▸ Aim of the task
Quote every line from the top of the listing down to and including the line that contains "SLOPE_STEP = 0.01".

▸ Listed records

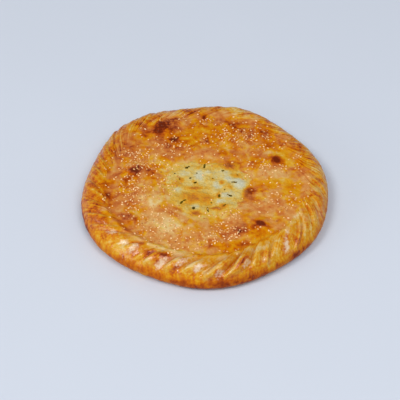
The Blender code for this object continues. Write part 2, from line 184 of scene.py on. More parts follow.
# How finely the surfaces are cut, and the step that the rim's slope is measured over.
ROUND_COLUMNS = 640
HIDDEN_COLUMNS = 80
RIM_ROWS = 74
CRUST_ROWS = 58
BASE_SHARES = (0.7, 0.35, 0.12)
HOLLOW_ROWS = 8
HOLLOW_SIDE_SHARES = (0.25, 0.5, 0.75)
CURD_COLUMNS = 240
CURD_ROWS = 70
SLOPE_STEP = 0.01

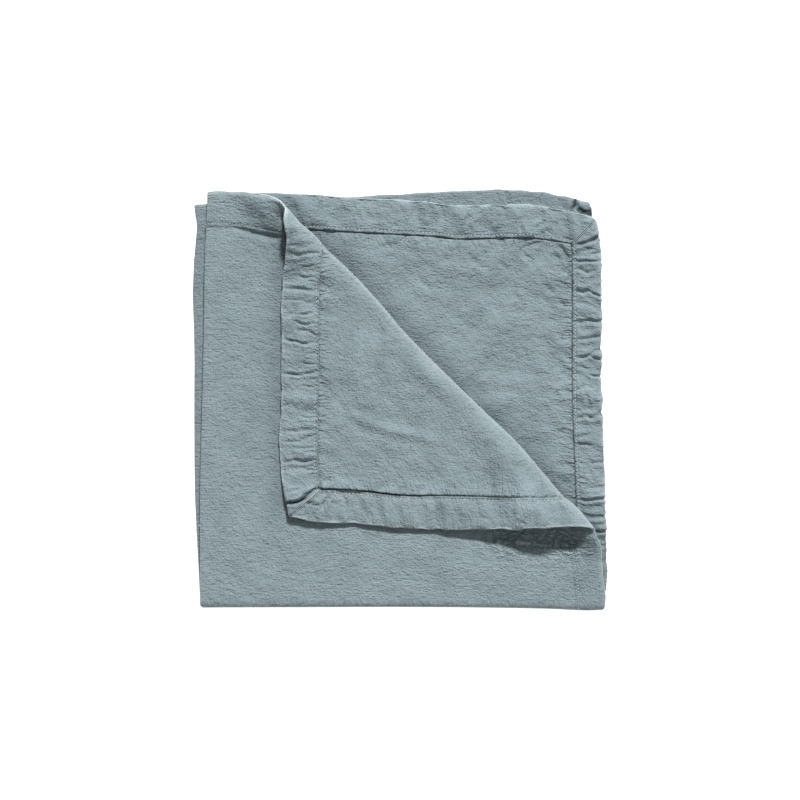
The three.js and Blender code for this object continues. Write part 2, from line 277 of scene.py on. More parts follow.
# Creases, given in plan: depth, half width, and the points that each runs through
CREASES = {
    "flap": (
        (0.25, 0.8, (-69.7, 95.9), (-64.7, 96.2)),
        (0.45, 1.1, (-70.3, 90.3), (-62.2, 90.3), (-57.2, 90.8), (-51.6, 90.6)),
        (0.3, 0.8, (-64.7, 88.8), (-59.7, 89.4)),
        (0.45, 0.6, (-59.7, 82.8), (-56.6, 82.4), (-53.4, 83.4)),
        (0.25, 0.8, (-70.9, 79.4), (-67.2, 79.4)),
        (0.45, 0.9, (-62.2, 76.6), (-58.4, 75.6), (-52.2, 76.2)),
        (0.35, 0.6, (-58.4, 74.1), (-52.2, 73.4)),
        (0.5, 1.1, (-72.2, 68.8), (-66.6, 68.4), (-59.7, 68.1), (-55.9, 67.2), (-52.2, 66.9)),
        (0.3, 0.8, (-72.2, 61.1), (-65.9, 61.6), (-60.3, 61.6)),
        (0.25, 0.8, (-59.1, 60), (-53.4, 59.4)),
        (0.45, 1.4, (-71.6, 50.3), (-68.4, 51.9), (-65.3, 53.8)),
        (0.65, 0.7, (-62.2, 52.5), (-57.8, 52.5), (-53.4, 54.1)),
        (0.65, 0.7, (-65.3, 49.4), (-62.8, 47.2), (-58.4, 45.9), (-53.4, 47.5)),
        (0.25, 0.8, (-64.1, 42.5), (-57.2, 42.2)),
        (0.3, 0.6, (-56.6, 41.9), (-52.2, 40)),
        (0.65, 0.8, (-72.2, 37.5), (-69.1, 36.2), (-64.1, 35.9),
         (-59.7, 34.1), (-55.9, 34.7), (-52.2, 36.2)),
        (0.35, 0.6, (-58.4, 27.8), (-55.3, 28.1), (-51.6, 28.8)),
        (0.25, 0.7, (-72.2, 27.5), (-68.4, 26.9)),
        (0.5, 0.6, (-60.3, 22.5), (-56.6, 21.6), (-51.6, 21.6)),
        (0.8, 0.8, (-72.2, 15.3), (-67.8, 15.6), (-62.2, 14.7),
         (-58.4, 15.6), (-55.9, 15.9), (-51.6, 17.2)),
        (0.35, 0.6, (-55.9, 12.5), (-51.6, 12.2)),
        (0.45, 0.6, (-60.3, 8.1), (-57.2, 7.8), (-53.4, 7.2)),
        (0.35, 2.6, (-72.2, 5.6), (-62.2, 5), (-53.4, 3.8)),
        (0.3, 0.6, (-55.3, 2.5), (-51.6, 2.2)),
        (0.2, 1, (-72.2, -4.4), (-69.1, -3.8)),
        (0.45, 0.6, (-62.2, -10.9), (-57.2, -11.9), (-51.6, -11.9)),
        (0.4, 1, (-72.8, -20.3), (-63.4, -20), (-59.7, -19.4), (-53.4, -19.4)),
        (0.5, 0.8, (-72.8, -26.9), (-62.2, -26.6), (-57.8, -24.4), (-52.8, -22.2)),
        (0.35, 0.7, (-64.7, -31.2), (-60.3, -30.9), (-52.8, -30.3)),
        (0.3, 0.6, (-59.7, -33.1), (-52.8, -32.8)),
        (0.65, 0.9, (-72.8, -39.7), (-67.2, -38.8), (-64.1, -38.1),
         (-62.2, -39.7), (-58.4, -39.1), (-52.8, -37.5)),
        (0.35, 0.6, (-57.8, -44.4), (-52.8, -44.1)),
        (0.25, 1.6, (-72.2, -43.8), (-62.2, -43.1), (-53.4, -42.8)),
        (0.3, 0.9, (-69.7, -58.1), (-65.9, -56.9), (-60.9, -56.2)),
        (1.3, 0.9, (-73.5, -64.9), (-64.1, -64.4), (-59.1, -61.9), (-55.3, -58.1), (-50.3, -55)),
        (0.9, 0.8, (-58.4, -64.4), (-54.7, -64.4), (-51.6, -66.2), (-49.7, -65.6)),
        (0.8, 1.2, (-48.4, -67.5), (-46.6, -65), (-44.1, -61.2)),
        (0.6, 0.7, (-43, -63.4), (-40.6, -65.2), (-37, -64.6)),
        (-0.4, 2.4, (-30.9, -9.4), (-10.9, -18.1), (6.6, -21.9), (24, -26)),
        (0.25, 1, (-59.1, -71.9), (-56.6, -71.9)),
        (0.25, 1.2, (-34.1, -63.1), (-33.4, -73.8)),
        (0.2, 1.2, (-17.2, -65), (-17.8, -76.9)),
        (0.2, 1.6, (-0.9, -64.4), (0.3, -78.1)),
        (0.25, 1.2, (22.8, -65), (21.6, -76.9)),
        (0.3, 0.7, (35.9, -72.8), (40.9, -73.1)),
        (0.25, 1.4, (48.4, -63.1), (49.1, -73.1)),
        (0.25, 1.6, (59.1, -64.4), (59.7, -73.1)),
        (0.45, 0.6, (50.3, -74.4), (57.8, -75)),
        (0.55, 0.7, (72.8, -76.2), (76.6, -76.6), (79.1, -78.8)),
        (0.25, 1.6, (69.1, -64.4), (70.3, -73.1)),
        (0.25, 1.4, (88.4, -64.4), (89.7, -75.6)),
        (0.2, 1.4, (97.8, -63.1), (99.7, -73.1)),
        (0.35, 0.9, (64.7, -40), (70.3, -40.6), (76.6, -41.9), (80.3, -40)),
        (0.25, 1, (-46.6, -21.2), (-42.2, -27.5)),
        (0.3, 0.8, (-50.3, 16.2), (-48.4, 11.9), (-47.2, 6.9), (-43.4, 3.1)),
        (0.25, 0.8, (-49.7, -9.4), (-45.9, -6.2)),
        (0.25, 0.8, (-48.4, -11.9), (-44.7, -16.9)),
        (0.5, 0.8, (-12.5, -57.5), (-10.2, -54.6), (-6.8, -52.8)),
        (0.45, 0.8, (-2, -59.4), (0.8, -56.2), (4.2, -55.6)),
        (0.4, 0.8, (-33.5, -56.8), (-31.2, -54.2)),
        (0.4, 0.8, (9.5, -59), (12.8, -56), (16.6, -55.2)),
        (0.35, 0.8, (26, -60), (29, -57.4)),
    ),
    "second": (
        (0.9, 1, (107.8, 95), (112.8, 96.2), (116.6, 97.2), (120.3, 98.8), (124.7, 101.9)),
        (0.45, 0.8, (119.1, 90), (124.7, 90.9)),
        (0.65, 0.8, (108.4, 86.2), (112.2, 85.6), (115.9, 85.9), (120.3, 85.6), (125.3, 85.6)),
        (0.55, 1, (109.1, 81.2), (113.4, 80.6), (115.3, 78.8), (117.8, 78.4), (120.9, 80.3)),
        (0.25, 1, (117.8, 73.8), (121.6, 75)),
        (0.7, 1.1, (110.3, 67.2), (114.7, 66.6), (118.4, 68.1)),
        (0.65, 0.7, (119.1, 66.2), (122.2, 65), (125.9, 63.4)),
        (0.3, 0.9, (123.4, 69.4), (125.9, 71.2)),
        (0.4, 0.9, (110.3, 59.7), (114.7, 59.7), (117.8, 58.4)),
        (0.65, 1, (109.1, 47.5), (113.4, 47.8), (117.8, 48.8), (121.6, 48.1), (125.9, 48.4)),
        (0.45, 1.1, (109.1, 36.2), (114.1, 37.2), (119.1, 37.8), (125.9, 39.4)),
        (0.65, 0.9, (110.3, 25.6), (115.3, 25.9), (118.4, 27.5), (121.6, 29.7), (126.6, 31.9)),
        (0.5, 0.8, (119.7, 26.2), (122.8, 25), (126.6, 24.4)),
        (0.4, 1.1, (110.3, 20.6), (114.7, 19.4), (117.8, 18.1)),
        (0.65, 0.7, (117.8, 15.3), (120.9, 14.1), (126.6, 14.1)),
        (0.6, 0.7, (117.8, 13.8), (116.6, 10), (114.1, 7.2), (110.3, 5)),
        (0.45, 0.8, (116.6, 3.1), (117.2, -1.2), (118.4, -3.8)),
        (0.65, 1, (109.7, -11.6), (113.4, -11.6), (116.6, -10.3),
         (117.8, -11.6), (120.3, -11.9), (122.8, -10), (126.6, -8.1)),
        (0.25, 1.2, (117.2, -3.8), (117.2, -9.4)),
        (0.35, 1.1, (109.1, -23.1), (112.8, -23.8), (119.1, -21.9)),
        (0.45, 0.9, (110.3, -28.1), (114.7, -28.4), (120.3, -28.8)),
        (0.45, 0.9, (118.4, -40), (127.2, -39.4)),
        (0.3, 0.9, (110.9, -40), (115.3, -40.6)),
        (0.3, 1, (117.8, -44.4), (119.1, -46.9), (120.3, -50.6)),
        (0.3, 1, (110.3, -49.4), (115.3, -49.4)),
        (0.25, 1, (119.1, -55.6), (127.2, -55)),
        (0.9, 0.9, (111.6, -62.5), (115.3, -63.4), (119.1, -63.1), (123.4, -62.5), (129.1, -61.9)),
        (0.75, 1.1, (112.2, -70.6), (116.6, -73.4), (120.9, -73.8), (129.1, -72.8)),
        (0.65, 1, (121.6, -83.1), (129.1, -82.5)),
        (0.4, 1, (125.3, -91.2), (129.1, -91.9)),
        (0.4, 1, (125.9, -101.9), (129.1, -100.6)),
        (0.65, 0.9, (84.1, 105.3), (86.6, 107.5), (90.3, 109.1)),
        (0.4, 0.9, (74.1, 111.9), (77.8, 112.5)),
        (0.5, 0.8, (112.8, 113.1), (117.8, 112.2)),
        (0.3, 1, (75.9, 106.9), (76.6, 101.9)),
        (0.3, 1.2, (90.9, 105), (95.3, 103.8)),
        (0.3, 1.2, (44.1, 116.9), (41.6, 108.1)),
        (0.3, 1.4, (25.3, 119.4), (27.2, 110.6)),
        (0.25, 1.2, (9.7, 118.1), (5.3, 108.8)),
        (0.35, 1, (-4.7, 106.9), (0.3, 109.4)),
        (0.25, 1.2, (-23.4, 121.2), (-19.7, 111.9)),
        (0.3, 1, (-37.2, 118.1), (-29.7, 116.9)),
        (0.3, 1.2, (-48.4, 124.4), (-50.9, 113.1)),
        (0.3, 1, (55.3, 108.1), (61.6, 110.6)),
        (0.25, 1.2, (100.3, 110.6), (104.1, 104.4)),
        (0.75, 0.9, (87.8, 97.8), (84.7, 95.6), (80.3, 93.8), (74.7, 92.8)),
        (0.5, 1.1, (75.3, 91.9), (79.7, 87.5), (83.4, 84.7)),
        (0.6, 0.8, (94.7, 88.8), (97.8, 88.1), (101.6, 87.8)),
        (0.7, 0.8, (99.7, 95), (102.2, 91.9), (104.1, 88.1), (105.3, 83.8)),
        (0.75, 0.8, (104.7, 78.8), (105.9, 76.2), (107.2, 72.5)),
        (0.35, 1.3, (91.6, 69.4), (93.4, 67.5), (96.6, 66.9)),
        (0.35, 0.9, (100.3, 78.1), (104.1, 79.4)),
        (0.35, 0.9, (97.8, 61.9), (104.1, 57.5)),
        (0.35, 0.9, (100.3, 36.9), (104.1, 39.4)),
        (0.35, 0.9, (99.7, 29.4), (104.7, 26.9), (106.6, 23.8)),
        (0.4, 0.8, (100.9, 4.4), (107.8, 4.1)),
        (0.3, 0.9, (97.2, 9.4), (100.3, 10)),
        (0.45, 0.8, (103.4, -17.2), (105.3, -15.9), (107.8, -13.8)),
        (0.4, 0.8, (107.2, -5), (105.9, -10)),
        (0.35, 0.9, (100.3, -20.6), (106.6, -19.4)),
        (0.35, 0.8, (104.1, -41.9), (105.9, -40)),
        (0.3, 1, (100.3, -50.6), (104.7, -53.8)),
        (0.35, 0.9, (61.6, 85.6), (66.6, 80.6)),
        (0.3, 1, (44.1, 88.1), (49.1, 83.1), (55.3, 81.9)),
        (0.3, 1, (25.3, 85.6), (32.8, 88.1)),
        (0.3, 1, (12.8, 74.4), (17.8, 68.1)),
        (0.3, 1, (65.9, 61.9), (71.6, 64.4), (75.3, 61.9)),
        (0.3, 1, (-30.9, 96.2), (-23.4, 91.9)),
        (0.3, 1, (-10.9, 94.4), (-2.2, 95.6)),
    ),
    "third": (
        (0.6, 0.9, (88.4, 128.8), (88.4, 125), (87.2, 121.9)),
        (1, 0.9, (109.1, 124.4), (107.8, 120), (106.6, 116.9)),
        (1.3, 1.2, (109.1, 124.1), (110.3, 119.4), (112.8, 116.6), (116.6, 115), (119.7, 116.9)),
        (0.3, 1.3, (49.1, 130.6), (50.3, 120.6)),
        (0.35, 1.2, (65.9, 130.6), (68.4, 121.2)),
        (0.3, 1.2, (19.1, 128.8), (17.8, 122.5)),
        (0.35, 1.2, (97.2, 128.1), (100.3, 123.1)),
        (0.4, 0.7, (-127.2, 95), (-121.6, 95.6)),
        (0.35, 0.8, (-127.8, 90.3), (-122.2, 90.6)),
        (0.25, 0.8, (-127.8, 84.4), (-122.2, 85)),
    ),
    "front": (
        (0.55, 1.3, (-102.8, 106.2), (-94.7, 103.8), (-85.9, 101.9), (-77.2, 100.6), (-70.9, 101.2)),
        (0.5, 2.4, (-89.7, 116.9), (-83.4, 114.4), (-74.7, 110.6)),
        (0.5, 0.9, (-87, 117.6), (-80, 115), (-72.5, 113.8)),
        (0.35, 0.9, (-91.6, 104.6), (-89.1, 101)),
        (0.3, 0.8, (-99.1, 90), (-92.2, 89.7)),
        (0.25, 0.9, (-89.7, 92.5), (-80.9, 93.1)),
        (0.25, 1, (-97.2, 100.6), (-92.2, 101.9)),
    ),
}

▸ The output
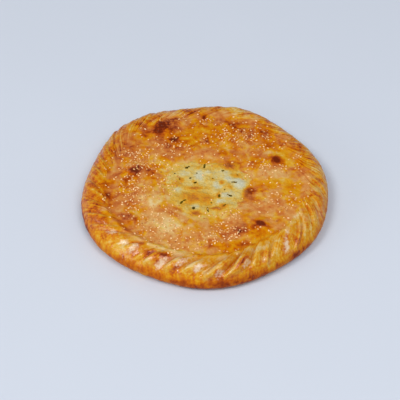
The Blender code for this object continues. Write part 2, from line 184 of scene.py on. More parts follow.
# How finely the surfaces are cut, and the step that the rim's slope is measured over.
ROUND_COLUMNS = 640
HIDDEN_COLUMNS = 80
RIM_ROWS = 74
CRUST_ROWS = 58
BASE_SHARES = (0.7, 0.35, 0.12)
HOLLOW_ROWS = 8
HOLLOW_SIDE_SHARES = (0.25, 0.5, 0.75)
CURD_COLUMNS = 240
CURD_ROWS = 70
SLOPE_STEP = 0.01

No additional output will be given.